Today’s post is by Margaret Bendroth, executive director of the Congregational Library and Archives in Boston, and a historian of American religion. Her books include Fundamentalism and Gender, 1875 to the Present (Yale 1993) and Women and Twentieth-Century Protestantism (Illinois 2003), co-edited with Virginia Brereton.
None of the revelations about Paige Patterson and his ilk, so clearly and passionately excoriated by Emily McGowin, surprised me in the least. Though I was not raised in an evangelical subculture—Christian Reformed Dutch people hoped that if nobody talked about sex it would eventually go away—I encountered the icky, paranoid teachings about sex and dating in Christian summer camp, and later on in college. I’m guessing that most women in Campus Crusade or InterVarsity had to fend off at least one overzealous suitor convinced that God was calling him to marry her. I know I did.

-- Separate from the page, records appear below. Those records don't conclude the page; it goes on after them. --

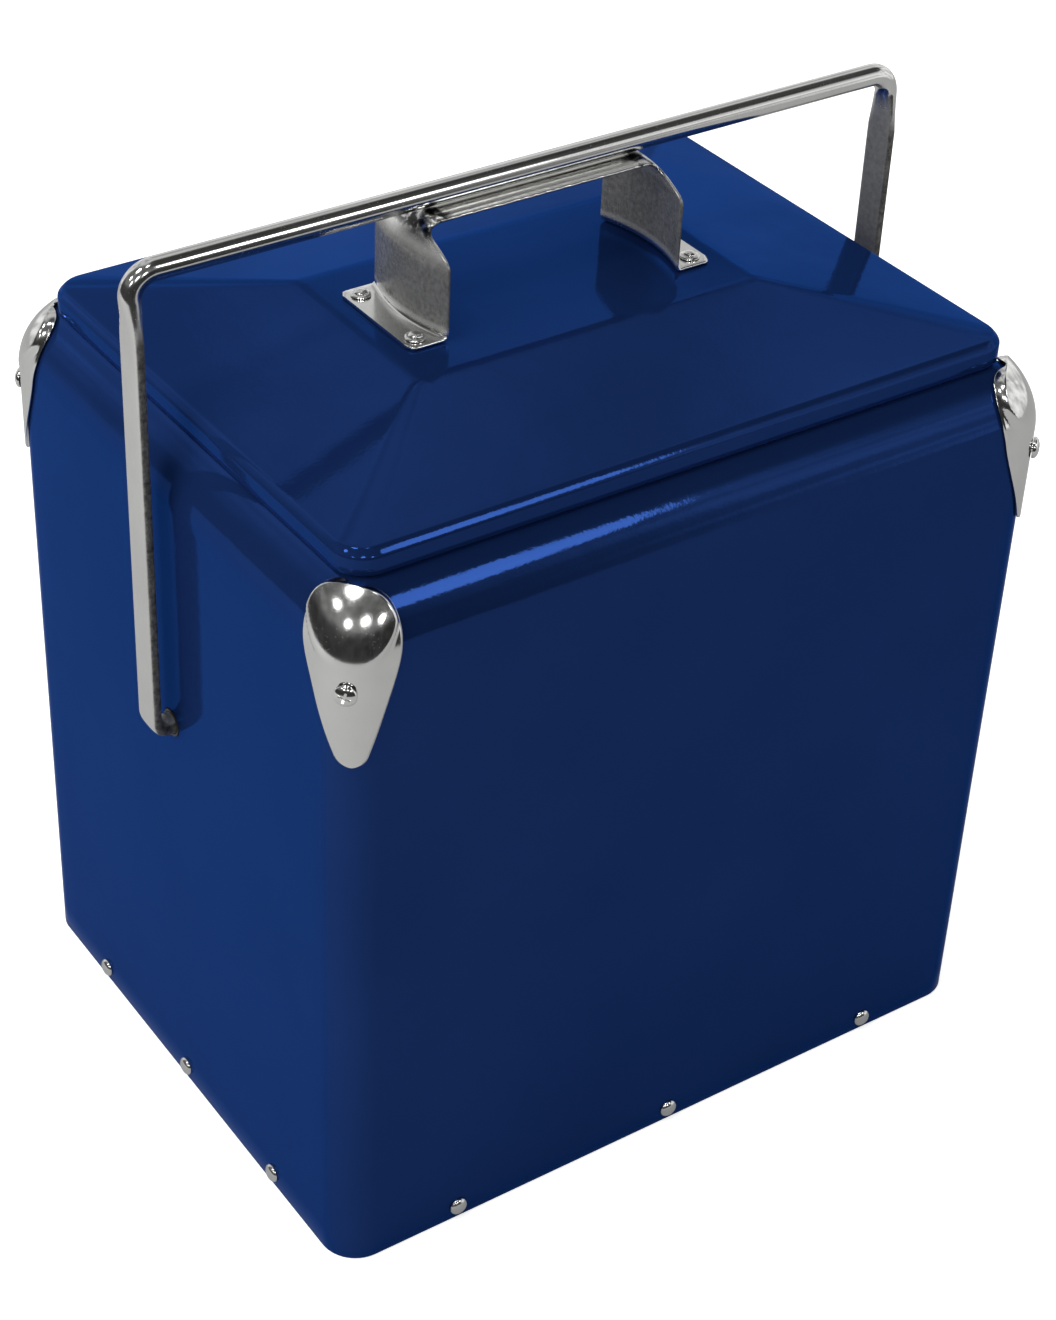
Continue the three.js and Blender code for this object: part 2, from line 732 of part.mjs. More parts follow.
// The lid's outer face from its rim to its plateau, offset inward by a depth.
function lidFace(depth) {
  const r = LID_EDGE_RADIUS;
  const loops = [lidLoop(depth, LID_RIM_Z + 0.4)];
  for (let i = 0; i <= LID_EDGE_STEPS; i++) {
    const angle = (LID_EDGE_SWEEP * i) / LID_EDGE_STEPS;
    const inset = r - (r - depth) * Math.cos(angle);
    loops.push(lidLoop(inset, LID_EDGE_Z - r + (r - depth) * Math.sin(angle)));
  }
  loops.push(plateauLoop(depth * 0.3, PLATEAU_Z - depth));
  return loops;
}

function lidShell() {
  const hem = [lidLoop(LID_SHEET - 0.3, LID_RIM_Z), lidLoop(0.3, LID_RIM_Z)];
  const body = skin([...lidFace(LID_SHEET).reverse(), ...hem, ...lidFace(0)]);
  return cut(body, screwHoles(footRivetPlaces()));
}

const LID_LINER_FLANGE_Z = 323.5;
const LID_LINER_SHEET = 1.4;
const LID_LINER_FLOOR_Z = 306;
const LID_PLUG_INSET = 3.4; // the liner's plug clears the mouth by this much

function lidLiner() {
  const plug = (inset, z) => bodyLoop(WALL + LID_PLUG_INSET + inset, z, 14 - inset * 0.5);
  const t = LID_LINER_SHEET;
  return skin([
    plug(6, LID_LINER_FLOOR_Z),
    plug(2.5, LID_LINER_FLOOR_Z + 2),
    plug(1, LID_LINER_FLOOR_Z + 6),
    plug(0, LID_LINER_FLANGE_Z),
    lidLoop(3, LID_LINER_FLANGE_Z, 10),
    lidLoop(3, LID_LINER_FLANGE_Z + t, 10),
    plug(t, LID_LINER_FLANGE_Z + t),
    plug(1 + t, LID_LINER_FLOOR_Z + 6),
    plug(2.5 + t, LID_LINER_FLOOR_Z + 2 + t),
    plug(6 + t, LID_LINER_FLOOR_Z + t),
  ]);
}

function lidInsulation() {
  const wall = WALL + LID_PLUG_INSET + LID_LINER_SHEET + GAP;
  const plug = (inset, z) => bodyLoop(wall + inset, z, 12);
  return skin([
    plug(6.2, LID_LINER_FLOOR_Z + LID_LINER_SHEET + GAP),
    plug(2.8, LID_LINER_FLOOR_Z + 4),
    plug(1.4, LID_LINER_FLOOR_Z + 8),
    plug(0.6, 327),
    plateauLoop(1, PLATEAU_Z - LID_SHEET - 3.8),
  ]);
}

function lidGasket() {
  const low = COLLAR_TOP_Z + GAP;
  const high = LID_LINER_FLANGE_Z - GAP;
  const at = (inset, z) => bodyLoop(inset, z, 9);
  return skin([at(22.6, low + 0.8), at(22.2, high), at(28.4, high), at(28, low + 0.8), at(25.3, low)], true);
}

// ---------------------------------------------------------------- lid handle

function footRivetPlaces() {
  const places = [];
  for (const [side, sx] of [["left", -1], ["right", 1]]) {
    for (const [end, sy] of [["front", -1], ["back", 1]]) {
      const at = new THREE.Vector3(sx * FOOT_RIVET_X, sy * FOOT_RIVET_Y, PLATEAU_Z);
      places.push({ name: `handle_rivet_${side}_${end}`, at, outward: UP });
    }
  }
  return places;
}

// The handle's outer face as a path in X and Z, from the foot's end to the middle of the strap:
// foot, bend, leg, bend and strap, built from straights and quarter turns.
function strapPath() {
  const points = [];
  const footZ = PLATEAU_Z + GAP + STRAP_SHEET;
  const toe = FOOT_BEND_RADIUS - STRAP_SHEET;
  const put = (x, z) => points.push(new THREE.Vector2(x, z));
  put(FOOT_END_X, footZ);
  for (let i = 0; i <= 3; i++) {
    const angle = (i * Math.PI) / 6;
    put(LEG_X + toe - toe * Math.sin(angle), footZ + toe - toe * Math.cos(angle));
  }
  const topZ = STRAP_TOP_Z - LEG_BEND_RADIUS;
  for (const share of [0.35, 0.62, 0.8, 0.92]) {
    put(LEG_X, THREE.MathUtils.lerp(footZ + toe, topZ, share));
  }
  for (let i = 0; i <= 4; i++) {
    const angle = (i * Math.PI) / 8;
    put(LEG_X - LEG_BEND_RADIUS * (1 - Math.cos(angle)), topZ + LEG_BEND_RADIUS * Math.sin(angle));
  }
  put(LEG_X - LEG_BEND_RADIUS - 5, STRAP_TOP_Z);
  put(20, STRAP_TOP_Z);
  put(0, STRAP_TOP_Z);
  return points;
}

// Half the sheet's width at a point of the path: wide at the foot and leg, narrow on top.
function strapHalfWidth(z) {
  const narrow = THREE.MathUtils.smootherstep(z, STRAP_TOP_Z - 11, STRAP_TOP_Z - 0.6);
  return THREE.MathUtils.lerp(LEG_HALF_WIDTH, STRAP_HALF_WIDTH, narrow);
}

function strapBow(x, z) {
  const onFoot = THREE.MathUtils.clamp((FOOT_END_X - x) / (FOOT_END_X - LEG_X), 0, 1);
  const fade = 1 - THREE.MathUtils.smoothstep(z, STRAP_TOP_Z - 15, STRAP_TOP_Z);
  return LEG_BOW * onFoot * fade;
}

function handleSection(side, x, z, steps, nx, nz) {
  const half = strapHalfWidth(z);
  const crown = STRAP_CROWN * THREE.MathUtils.smoothstep(z, STRAP_TOP_Z - LEG_BEND_RADIUS, STRAP_TOP_Z);
  const outer = [];
  const inner = [];
  for (let j = 0; j <= steps; j++) {
    const v = (2 * j) / steps - 1;
    const px = x + strapBow(x, z) * (1 - v ** 2);
    const pz = z - crown * v ** 2;
    outer.push(new THREE.Vector3(side * px, v * half, pz));
    inner.push(new THREE.Vector3(side * (px - nx * STRAP_SHEET), v * half, pz - nz * STRAP_SHEET));
  }
  return [...outer, ...inner.reverse()];
}

// The sheet's outward direction at each path point, in X and Z.
function pathNormal(path, i) {
  const before = path[Math.max(i - 1, 0)];
  const after = path[Math.min(i + 1, path.length - 1)];
  const along = after.clone().sub(before).normalize();
  return new THREE.Vector2(along.y, -along.x);
}

function lidHandle() {
  const path = strapPath();
  const steps = 6;
  const half = path.map((p, i) => ({ p, n: pathNormal(path, i) }));
  const section = (side) => ({ p, n }) => handleSection(side, p.x, p.y, steps, n.x, n.y);
  const right = half.map(section(1));
  const left = half.slice(0, -1).reverse().map(section(-1));
  const body = skin([...right, ...left]);
  return cut(body, screwHoles(footRivetPlaces()));
}

function handleRivet(at) {
  const top = at.clone().setZ(PLATEAU_Z + GAP + STRAP_SHEET);
  return rivet(top, UP, STRAP_SHEET + LID_SHEET + 1.5 + 3 * GAP);
}

function handleBackingPlate(side) {
  const thickness = 1.5;
  const z = PLATEAU_Z - LID_SHEET - GAP - thickness / 2;
  const plate = block(14, 50, thickness, side * FOOT_RIVET_X, 0, z);
  return cut(plate, screwHoles(footRivetPlaces()));
}

// ---------------------------------------------------------------- bail handle

const BAIL_SIDES = 12;

// One section across the rod. The rod runs in the XZ plane, so Y is always across it.
function bailSection(x, z, heading, flat) {
  const across = THREE.MathUtils.lerp(ROD_RADIUS, ARM_HALF_WIDTH, flat);
  const deep = THREE.MathUtils.lerp(ROD_RADIUS, ARM_HALF_THICKNESS, flat);
  const power = THREE.MathUtils.lerp(1, 0.55, flat);
  const points = [];
  for (let i = 0; i < BAIL_SIDES; i++) {
    const angle = (2 * Math.PI * (i + 0.5)) / BAIL_SIDES;
    const c = Math.sign(Math.cos(angle)) * Math.abs(Math.cos(angle)) ** power;
    const s = Math.sign(Math.sin(angle)) * Math.abs(Math.sin(angle)) ** power;
    const nx = -Math.sin(heading) * deep * s;
    const nz = Math.cos(heading) * deep * s;
    points.push(new THREE.Vector3(x + nx, across * c, z + nz));
  }
  return points;
}

// Stations from the right end, up the right arm and along half the bar.
function bailStations() {
  const r = BAIL_BEND_RADIUS;
  const low = BAIL_LOW_BEND_RADIUS;
  const stations = [
    { x: BAIL_END_X, z: PIVOT_Z, heading: 0, flat: 0 },
    { x: ARM_X - low, z: PIVOT_Z, heading: 0, flat: 0 },
  ];
  for (const share of [0.25, 0.5, 0.75, 1]) {
    const angle = (share * Math.PI) / 2;
    const x = ARM_X - low + low * Math.sin(angle);
    const z = PIVOT_Z + low - low * Math.cos(angle);
    stations.push({ x, z, heading: angle, flat: share });
  }
  stations.push({ x: ARM_X, z: 300, heading: Math.PI / 2, flat: 1 });
  stations.push({ x: ARM_X, z: BAR_Z - r - 14, heading: Math.PI / 2, flat: 1 });
  for (const share of [0, 0.25, 0.5, 0.75, 1]) {
    const angle = (share * Math.PI) / 2;
    const x = ARM_X - r * (1 - Math.cos(angle));
    const z = BAR_Z - r + r * Math.sin(angle);
    stations.push({ x, z, heading: Math.PI / 2 + angle, flat: 0 });
  }
  stations.push({ x: 60, z: BAR_Z, heading: Math.PI, flat: 0 });
  return stations;
}

function bailHandle() {
  const right = bailStations();
  const left = [...right].reverse().map(({ x, z, heading, flat }) => {
    return { x: -x, z, heading: 2 * Math.PI - heading, flat };
  });
  const sections = [...right, ...left].map((s) => bailSection(s.x, s.z, s.heading, s.flat));
  return skin(sections).translate(BAIL_SHIFT, 0, 0);
}

// ---------------------------------------------------------------- assembly

const cooler = new THREE.Group();
const chest = new THREE.Group();
const lid = new THREE.Group();
const bail = new THREE.Group();
const plug = new THREE.Group();
cooler.add(chest, lid, bail, plug);

function add(group, name, geometry, material) {
  geometry.computeVertexNormals();
  const mesh = new THREE.Mesh(geometry, material);
  mesh.name = name;
  group.add(mesh);
}

const ENDS = [["left", LEFT], ["right", RIGHT]];

function addBody() {
  add(chest, "outer_shell", outerShell(), steelPaint());
  add(chest, "bottom_pan", bottomPan(), steelPaint());
  add(chest, "inner_liner", innerLiner(), linerPlastic());
  add(chest, "body_insulation", bodyInsulation(), foam());
  add(chest, "rim_collar", rimCollar(), darkPlastic());
  for (const { name, at, outward } of baseRivetPlaces()) {
    add(chest, name, rivet(at, outward, 2 * SHEET + 2 * GAP), brightSteel());
  }
  for (const corner of cornerPlaces()) {
    add(chest, `corner_cap_${corner.name}`, cornerCap(corner), brightSteel());
    add(chest, `cap_screw_${corner.name}`, capScrew(corner), brightSteel());
  }
}

function addPivots() {
  for (const [name, side] of ENDS) {
    add(chest, `pivot_bushing_${name}`, pivotBushing(side), darkPlastic());
    add(chest, `pivot_plate_${name}`, pivotPlate(side), zincSteel());
    add(bail, `bail_retainer_${name}`, bailRetainer(side), zincSteel());
  }
  add(bail, "bail_handle", bailHandle(), brightSteel());
}

function addRightEnd() {
  add(chest, "bottle_opener", bottleOpener(), brightSteel());
  OPENER_SCREWS.forEach((at, i) => add(chest, `opener_screw_${i + 1}`, openerScrew(at), brightSteel()));
  add(chest, "drain_spout", drainSpout(), linerPlastic());
  add(chest, "drain_nut", drainNut(), linerPlastic());
  add(plug, "drain_plug", drainPlug(), linerPlastic());
  add(plug, "plug_seal", plugSeal(), rubber());
}

function addLid() {
  add(lid, "lid_shell", lidShell(), steelPaint());
  add(lid, "lid_liner", lidLiner(), linerPlastic());
  add(lid, "lid_insulation", lidInsulation(), foam());
  add(lid, "lid_gasket", lidGasket(), rubber());
  add(lid, "lid_handle", lidHandle(), brightSteel());
  for (const { name, at } of footRivetPlaces()) add(lid, name, handleRivet(at), brightSteel());
  add(lid, "handle_backing_plate_left", handleBackingPlate(-1), zincSteel());
  add(lid, "handle_backing_plate_right", handleBackingPlate(1), zincSteel());
}

addBody();
addPivots();
addRightEnd();
addLid();

export default cooler;
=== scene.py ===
import math

import bmesh
import bpy
from mathutils import Matrix, Vector, noise

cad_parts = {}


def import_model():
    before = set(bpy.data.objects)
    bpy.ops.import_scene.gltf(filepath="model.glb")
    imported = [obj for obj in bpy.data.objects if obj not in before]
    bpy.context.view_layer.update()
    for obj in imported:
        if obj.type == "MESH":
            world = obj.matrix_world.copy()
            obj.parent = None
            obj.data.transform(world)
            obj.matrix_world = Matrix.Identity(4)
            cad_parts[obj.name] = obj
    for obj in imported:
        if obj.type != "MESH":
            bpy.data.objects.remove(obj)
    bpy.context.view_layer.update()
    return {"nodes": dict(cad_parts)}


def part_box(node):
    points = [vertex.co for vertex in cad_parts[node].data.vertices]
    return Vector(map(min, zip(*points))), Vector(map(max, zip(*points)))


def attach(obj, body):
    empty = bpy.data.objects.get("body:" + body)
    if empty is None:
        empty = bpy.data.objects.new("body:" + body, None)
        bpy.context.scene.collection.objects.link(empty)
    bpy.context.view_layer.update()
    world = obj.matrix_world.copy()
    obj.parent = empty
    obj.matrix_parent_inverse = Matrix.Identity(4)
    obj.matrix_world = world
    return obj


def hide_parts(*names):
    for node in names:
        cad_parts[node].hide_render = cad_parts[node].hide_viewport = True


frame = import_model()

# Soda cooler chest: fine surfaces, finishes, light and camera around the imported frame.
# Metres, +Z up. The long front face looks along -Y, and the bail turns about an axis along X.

MM = 0.001
TAU = 2 * math.pi

X = Vector((1, 0, 0))
Y = Vector((0, 1, 0))
Z = Vector((0, 0, 1))

# ---------------------------------------------------------------- the frame's boxes and the parts' own sizes

SHELL_LOW, SHELL_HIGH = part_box("outer_shell")
LID_LOW, LID_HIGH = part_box("lid_shell")
HANDLE_LOW, HANDLE_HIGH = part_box("lid_handle")
BAIL_LOW, BAIL_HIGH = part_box("bail_handle")

SHEET = 0.8 * MM
HEM = 0.4 * MM
CORNER_RADIUS = 15.6 * MM
MIN_CORNER_RADIUS = 6 * MM
SHOULDER_RADIUS = 30 * MM
SHOULDER_END_INSET = 20 * MM
SHOULDER_RISE = math.sqrt(SHOULDER_RADIUS**2 - (SHOULDER_RADIUS - SHOULDER_END_INSET) ** 2)
SHOULDER_Z = SHELL_HIGH.z - SHOULDER_RISE
SHELL_WAVE = (0.16 * MM, 110 * MM, 3.1)  # height, length and seed
PIVOT_HOLE = 6.1 * MM  # radius
DRAIN_HOLE = 8.4 * MM  # radius

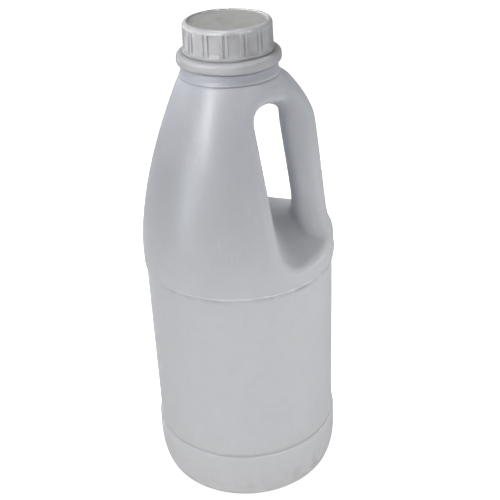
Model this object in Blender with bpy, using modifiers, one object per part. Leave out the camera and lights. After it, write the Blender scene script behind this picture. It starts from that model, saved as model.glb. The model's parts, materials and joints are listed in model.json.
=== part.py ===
"""Calf feeding bottle: a blow-moulded two litre bottle with a moulded-in hollow handle,
a captive ring round the neck, and a screw cap with its sealing liner.

Metres, +Z up. The bottle's axis is the Z axis, it stands on z = 0 and its handle is at +X.
"""

import bpy
import bmesh
from math import atan, cos, pi, sin, tau

MM = 0.001

# Turned body
BODY_RADIUS = 57.0 * MM
BAND_RADIUS = 58.3 * MM
SHOULDER_RADIUS = 58.0 * MM
SHOULDER_BASE = 158.0 * MM
SHOULDER_TOP = 264.0 * MM
SHOULDER_DROP = 30.0 * MM
SHOULDER_POWER = 1.65
BEAD_BASE = 149.5 * MM
BAND_TOP = 32.5 * MM
HEEL_HEIGHT = 20.0 * MM
HEEL_DEPTH = 5.5 * MM
FOOT_INNER = 44.0 * MM
PUSH_UP = 5.0 * MM
WALL = 1.4 * MM

# Neck, its thread and the bead that holds the ring on
RIM_HEIGHT = 288.6 * MM
RIM_CHAMFER = 0.6 * MM
NECK_RADIUS = 20.5 * MM
COLLAR_RADIUS = 22.0 * MM
MOUTH_RADIUS = 18.5 * MM
BEAD_RADIUS = 23.3 * MM
BEAD_UNDERSIDE = 274.4 * MM
BEAD_TOP = 276.0 * MM
SKIRT_RADIUS = 27.2 * MM
SKIRT_BASE = 264.6 * MM
LEDGE_HEIGHT = 269.3 * MM
THREAD_RADIUS = 21.8 * MM
THREAD_PITCH = 4.0 * MM
THREAD_START = 278.9 * MM
NECK_THREAD_TURNS = 2.0
THREAD_FOOT = 1.5 * MM
THREAD_CREST = 0.7 * MM
THREAD_ROOT_OVERLAP = 0.4 * MM

# Finger pocket behind the handle
POCKET_HALF_WIDTH = 62.0 * MM
POCKET_REACH = 75.0 * MM
POCKET_FLOOR = 170.0 * MM
POCKET_FLOOR_FALL = 12.5 * MM
POCKET_CEILING = 243.3 * MM
POCKET_CEILING_RISE = 21.0 * MM
POCKET_WALL_TOP = 10.2 * MM
POCKET_WALL_SLOPE = 0.14
POCKET_WALL_DRAFT = 6.5 * MM
POCKET_ARCH_RADIUS = 9.0 * MM
POCKET_CORNER_INNER = 3.0 * MM
POCKET_CORNER_OUTER = 20.0 * MM

# Handle: inner point (x, z), outer point (x, z) and half width of each section, top to foot
HANDLE_SECTIONS = (
    ((12.0, 244.5), (12.0, 264.0), 11.0),
    ((22.6, 243.6), (30.6, 264.2), 11.8),
    ((27.0, 241.2), (40.0, 252.6), 12.2),
    ((28.5, 236.8), (44.9, 242.2), 12.2),
    ((28.7, 230.0), (47.4, 230.6), 12.2),
    ((34.6, 184.0), (52.6, 184.0), 12.6),
    ((34.6, 175.0), (53.6, 175.0), 16.5),
    ((34.0, 167.0), (55.2, 167.0), 22.5),
    ((33.0, 160.5), (57.2, 160.5), 27.5),
    ((33.0, 150.5), (57.4, 150.5), 30.0),
)
HANDLE_FULLNESS = 2.4
HANDLE_RING_POINTS = 20

# Neck ring
RING_BASE = 269.8 * MM
RING_TOP = 276.2 * MM
RING_RADIUS = 29.3 * MM
RING_EDGE = 2.2 * MM
RING_BORE = 22.5 * MM
RING_RECESS_RADIUS = 24.0 * MM
RING_RECESS_BASE = 274.0 * MM

# Screw cap and liner
CAP_BASE = 276.6 * MM
CAP_TOP = 292.9 * MM
CAP_BAND_RADIUS = 25.3 * MM
CAP_BAND_TOP = 278.6 * MM
CAP_PANEL_BASE_RADIUS = 24.7 * MM
CAP_PANEL_TOP_RADIUS = 24.2 * MM
CAP_EDGE = 2.0 * MM
CAP_BORE = 22.3 * MM
CAP_UNDERSIDE = 290.2 * MM
CAP_DISC_TOP = 291.8 * MM
CAP_DISC_RADIUS = 22.0 * MM
CAP_THREAD_CREST = 21.0 * MM
CAP_THREAD_TURNS = 1.5
RIB_PAIRS = 14
RIB_PAIR_SPREAD = 0.119
RIB_WIDTH = 1.7 * MM
RIB_HEIGHT = 0.55 * MM
RIB_TOP = 290.6 * MM
LINER_BASE = 288.9 * MM
LINER_TOP = 289.9 * MM
LINER_RADIUS = 21.8 * MM

BODY_STEPS = 48
ARC_POINTS = 5
MERGE = 0.00001


# ---------------------------------------------------------------- helpers

def clear_scene():
    for old in list(bpy.data.objects):
        bpy.data.objects.remove(old, do_unlink=True)


def new_collection(name):
    collection = bpy.data.collections.new(name)
    bpy.context.scene.collection.children.link(collection)
    return collection


def plastic(name, colour, roughness):
    material = bpy.data.materials.new(name)
    material.use_nodes = True
    shader = material.node_tree.nodes["Principled BSDF"]
    shader.inputs["Base Color"].default_value = (*colour, 1.0)
    shader.inputs["Roughness"].default_value = roughness
    shader.inputs["Metallic"].default_value = 0.0
    return material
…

Even so, hearing Albert Mohler interviewed on NPR last Sunday made me angry. Mohler presented himself as a reasonable and trustworthy adult, saddened by Patterson’s misbehavior but resolutely holding the line on “biblical” standards. When the interviewer suggested (rather timidly) that “complementarian” gender roles might have allowed powerful men to exploit vulnerable women, he waved her off with a proof text. Yes, wives were to submit to their husbands, but hey, husbands had to love their wives “as Christ loves the church.”
Nothing to see here, just keep moving.
During the interview, I kept remembering a documentary I used to show students, about the conservative takeover of Southern seminary in the 1990s. I found “Battle for the Minds” a profoundly depressing film, a parade of smug talking heads nattering on about inerrancy and St. Paul. Mohler’s role was particularly troubling. Vaguely egalitarian in the past, when he became president of Southern Seminary he saw which way the winds were blowing in the SBC. Without turning a hair he joined the crusade to exclude women from M.Div. programs and oust Molly Marshall, a beloved professor of theology. It was all supremely sad. Above all, the documentary showed the emotional cost of the conservative takeover, the gut-level bewilderment and hurt of women who were suddenly and arbitrarily deemed unfit to pastor a church.
This is why I’m deeply skeptical of any explanation of complementarian gender roles, however dispassionate and “biblical.” Even the most wonderful man who insists he is ready, willing, and able to love his wife “as Christ loves the church” is simply missing the point, and badly. The dictum that wives must submit to husbands and that men have a godly duty to lead in church and family—it’s more than just a set of ideas. It hurts. It causes sadness. And inflicting pain on another person is, well, abuse.
It’s surprising to me how obtuse people can be about this. Years ago, when Fundamentalism and Gender was still in the draft stage, a male colleague begged me, almost tearfully, to omit the two sentences I’d included about domestic abuse.
Although conservative evangelical and fundamentalist literature was silent on the subject of domestic violence, the model of family life it espoused was a risky one. Modern studies have found the highest instances of spousal and child abuse in families that are socially isolated and characterized by rigid sex-role stereotypes, poor communication, and extreme inequities in the distribution of power between family members.
He was deeply concerned that this would provide ammunition for scholars already disposed to disdain or dismiss conservative religion. I get that. But what if it were true?
Fundamentalism and Gender was not an angry book per se. In the early 1990s there was plenty worse out there, and I imagined my argument was safely historical, explaining the sources of fundamentalists’ dislike of women instead of denouncing them as evil sexists. But even so, I believe it was an uncomfortable read for some evangelical historians. At least, I heard no outrage or apology, just a subtle, ongoing defensiveness—counterexamples of fundamentalist women in leadership positions, or counterarguments to show that conservative women weren’t actually oppressed.
To me, this was all beside the point. By that time I understood viscerally, from my own experience researching that book, some of the personal cost of fundamentalist rhetoric. I had long since made my peace with St. Paul, but I would still come away from the library feeling gloomy and oppressed. I didn’t actually worry that I was an inferior being, I just felt beaten down after reading page after page of men talking about women in patronizing, demeaning ways. All those explanations, over and over again, about why God mysteriously preferred men over women were a kind of slow poison.
Regardless of whether Paige Patterson broke some law or even if he was simply guilty of being an insensitive buffoon, he’s an abuser. Regardless of whether husbands who love their wives as Christ loved the church beat them with a hairbrush or not, they are inflicting damage. Perhaps, now that Emily and others are speaking uncomfortable truths so eloquently, we’ve reached a moment of acknowledgement, maybe even repentance—and maybe even redemption.